Here’s a fun fact: “Big” was originally an acronym. BIG, as it were, stood for “Beauty in the Garden.”

Mack Williams is an animation director and producer who lives in Queens; the UGA grad’s work has been featured on Sesame Street and Saturday Night Live. Between his time in Athens and the Big Apple, Mack spent five years on Adolphus Street, a block north of the LCCLT. While his old duplex “has since been replaced with a McMansion,” Mack maintains fond feelings for Lake Claire. And a big part of those feelings stem from his visits with Big Lou.

“I would frequently take my dog, a boy named Sue, for walks in the Land Trust,” Mack recalls. “Lou was Sue’s mortal enemy. Every time we walked by his habitat and Sue saw Lou, he would freak out, barking and going crazy upon seeing a literal dinosaur. Lou, a consummate professional, was unbothered. He would walk up to the fence, expecting grapes or other treats, completely ignoring Sue’s barking frenzy.”

Eventually, Mack decided that perhaps walking the dog past Big Lou on the regular wasn’t the best idea. But he was taken with—if a bit intimidated by—the old bird, so he kept visiting, and one day “mustered up the courage to feed him from my hand. He’d gently peck grapes from my palm, not even leaving a scratch.”

Big Lou’s diet is worth mentioning: He spent his time in Atlanta enjoying grapes (a favorite), crackers, melons, leaves, and raw veggies from LCCLT visitors. Dawn calls his diet “intensive,” noting that “he was supposed to eat dry grain pellets, called ratite food, but he would not.” As it turns out, our man Lou was a bit of a connoisseur when it came to the things he allowed in his stomach—a true foodie. “He wanted—and got—vegetable and fresh fruit salads,” Dawn adds, “along with canned corn, beans, fresh frozen green beans, brown cooked rice, and a medley of tortilla chips, popcorn, and peanuts, twice a day for 29 years.”

Big Lou Lake Claire Emu
Big Lou enjoys a salad of his favorites.

Photograph courtesy of Dawn Aura

Another fun fact: Dawn says that former Atlanta mayor Shirley Franklin toured the LCCLT once years ago and, upon laying eyes on Big Lou, exclaimed, That’s the biggest chicken I’ve ever seen!

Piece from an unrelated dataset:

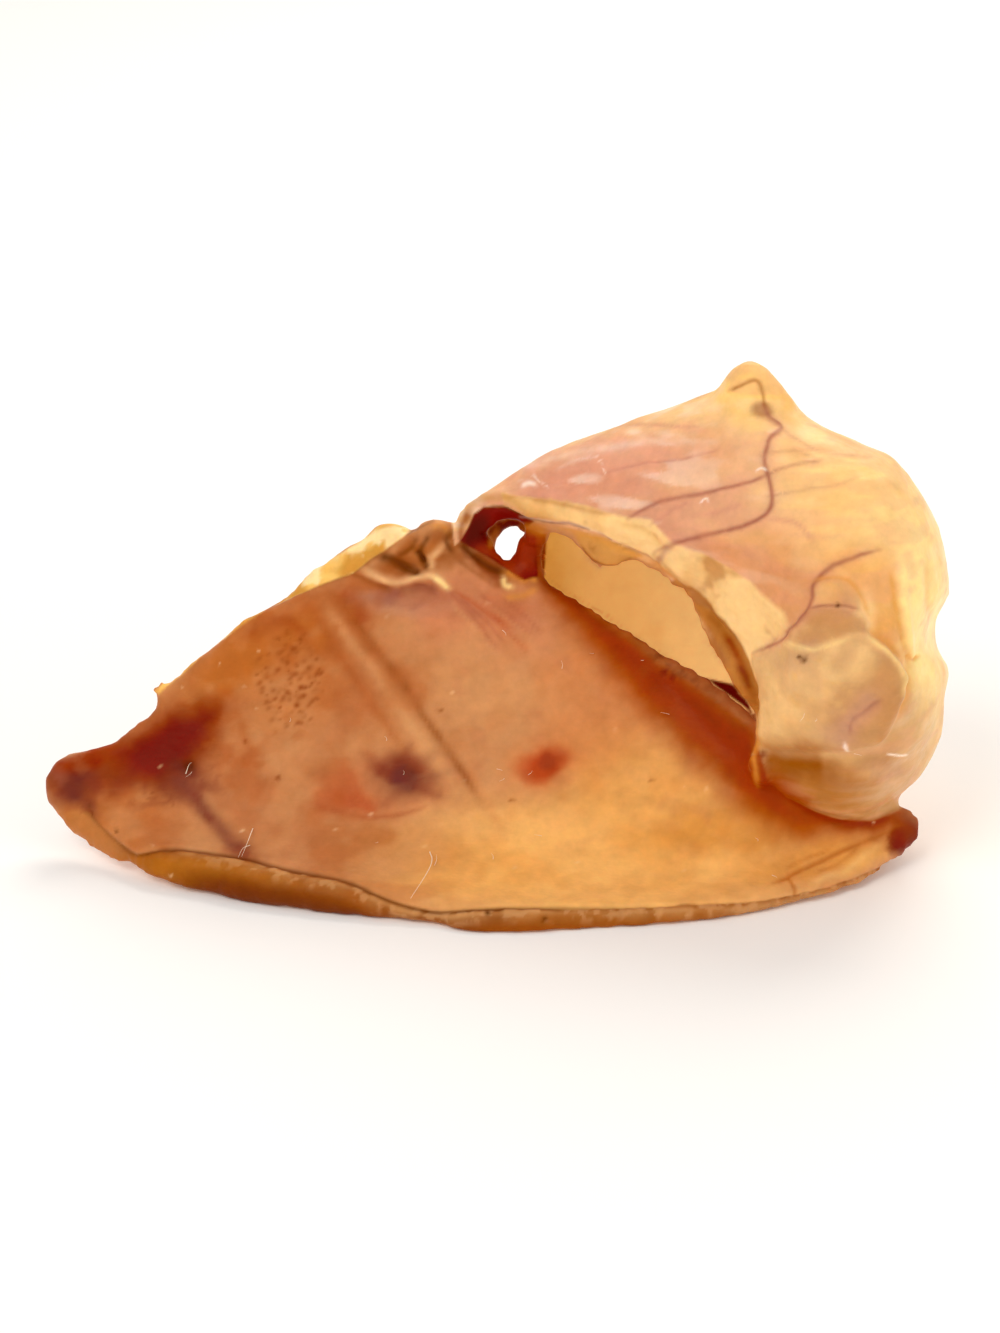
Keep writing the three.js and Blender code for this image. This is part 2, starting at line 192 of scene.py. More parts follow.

Dawn says she hasn’t had time to process what Lou meant to the city. “Since he’s a public figure, I’ve been dealing with the outpouring of love and support from folks who knew him,” she explains. “But I will remember for the rest of my life how sweet, kind, gentle, well-mannered, and loving he was. He was my close friend, and I was his.”

Big Lou Lake Claire Emu
Dawn and Lou

Photograph courtesy of Dawn Aura

If these past few profoundly stupid pandemic years have taught us anything, it’s that we can find happiness in new and unusual places. Maybe it’s getting to take a little booze to-go from a restaurant. Maybe it’s eliminating commutes and establishing new work-from-home norms. Or maybe it’s simply finding some delight in a prime example of the second-tallest living bird species in the world, an example who just happens to reside in your town and, until recently, could be visited any time, for free.

Eric Thompson’s family moved to Lake Claire right before the pandemic. His son was two years old when he met Big Lou, and Eric says having the LCCLT just a short walk away from home was a gamechanger for a young family trying to navigate the isolation of lockdown.

“Big Lou was something for us to look forward to, a friendly face in dark times,” Eric says. “We’d look into his burning orange eyes and get the feeling that he really liked us.”